The Knights also guard the Victory Bell on game days, and ring it after touchdowns during the first three quarters of all home games when it is in USC possession.

Beyond their work as a spirit organization, the Knights participate at many on- and off-campus events and causes at USC. The Knights work alongside their sister organization, the USC Helenes, as well as other USC student organizations, fraternities, sororities and athletic teams at USC's annual "Swim With Mike" philanthropy event.
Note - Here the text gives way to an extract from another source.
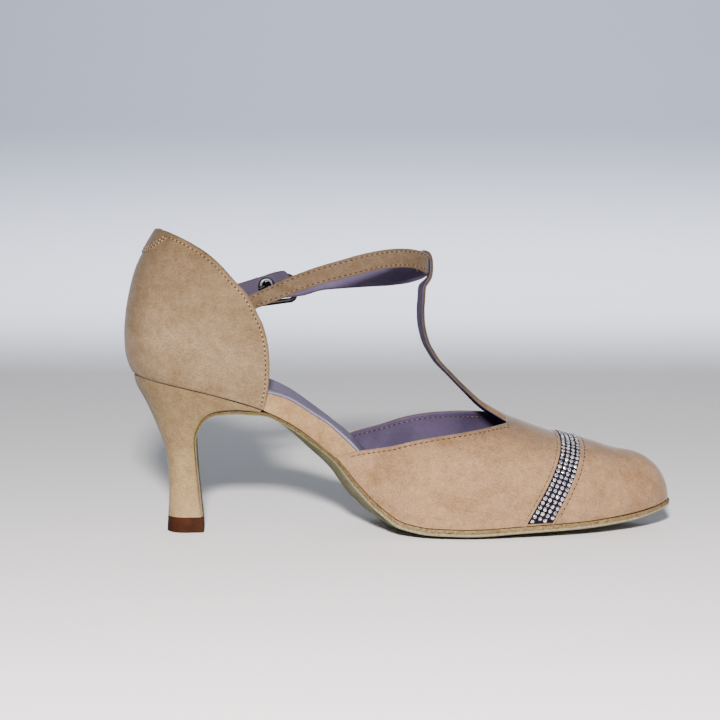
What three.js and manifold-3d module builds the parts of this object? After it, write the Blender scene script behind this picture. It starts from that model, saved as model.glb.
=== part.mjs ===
// Ballroom shoe for the left foot: closed toe, open waist, T-strap, ankle strap and a flared heel.
// Millimetres, +X to the toe, +Y to the outer side of the foot, +Z up, floor at z = 0.
import * as THREE from 'three';
import { mergeVertices } from 'three/addons/utils/BufferGeometryUtils.js';
import Module from 'manifold-3d';

const wasm = await Module();
wasm.setup();

// Last and sole
const shoeLength = 235;
const ballWidth = 75;
const heelRise = 63.9;
const toeSpring = 7.7;
const soleEdgeLift = 4.5;
const soleThickness = 2.8;
const soleMargin = 0.6;
const bedDepth = 11;
const sockThickness = 1;
const waistBow = 5.2;
const clearance = 0.3;
const seatInset = 4;
const seatLength = 24;
const toeCapLength = 47;
const toeTipLength = 22;

// Upper
const vampWall = 1.6;
const counterWall = 1.8;
const instepHeight = 42;
const sideBulge = 2.2;
const ridgeShift = 3;
const counterHeight = 61.3;
const counterDepth = 61.5;
const outerSideRise = 4;
const tabThickness = 0.8;
const bandWidth = 8.5;
const bandThickness = 1;
const bandFromToe = 45;
const bandSweep = 15.8;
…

According to the group's website, they also host other social and philanthropic events including an annual Fall philanthropy fundraiser known as "Tirebiter Run" that raises funds for the "Keep Kids Safe" campaign of "A Better LA". In addition, Knights work as volunteer staff during various university-hosted events.

In 2022, the Trojan Knights became a gender-inclusive organization and opened their membership to women.

==Famous alumni==

Famous alumni of the organization include actors John Wayne and Tom Selleck, who were also both members of Sigma Chi, Disneyland's First President Jack Lindquist, the "winningest" college baseball coach of all time Raoul "Rod" Dedeaux, Nevada Senator Dean A. Heller, Richard Nixon's USC Mafia Members Donald H. Segretti and Dwight Chapin, and real estate developer and Chairman of the Board of Trustees of the University of Southern California Rick J. Caruso.

==Sister Organization==
The officially recognized sister organization of the Trojan Knights is the USC Helenes, known as the "Official Hostesses of the University."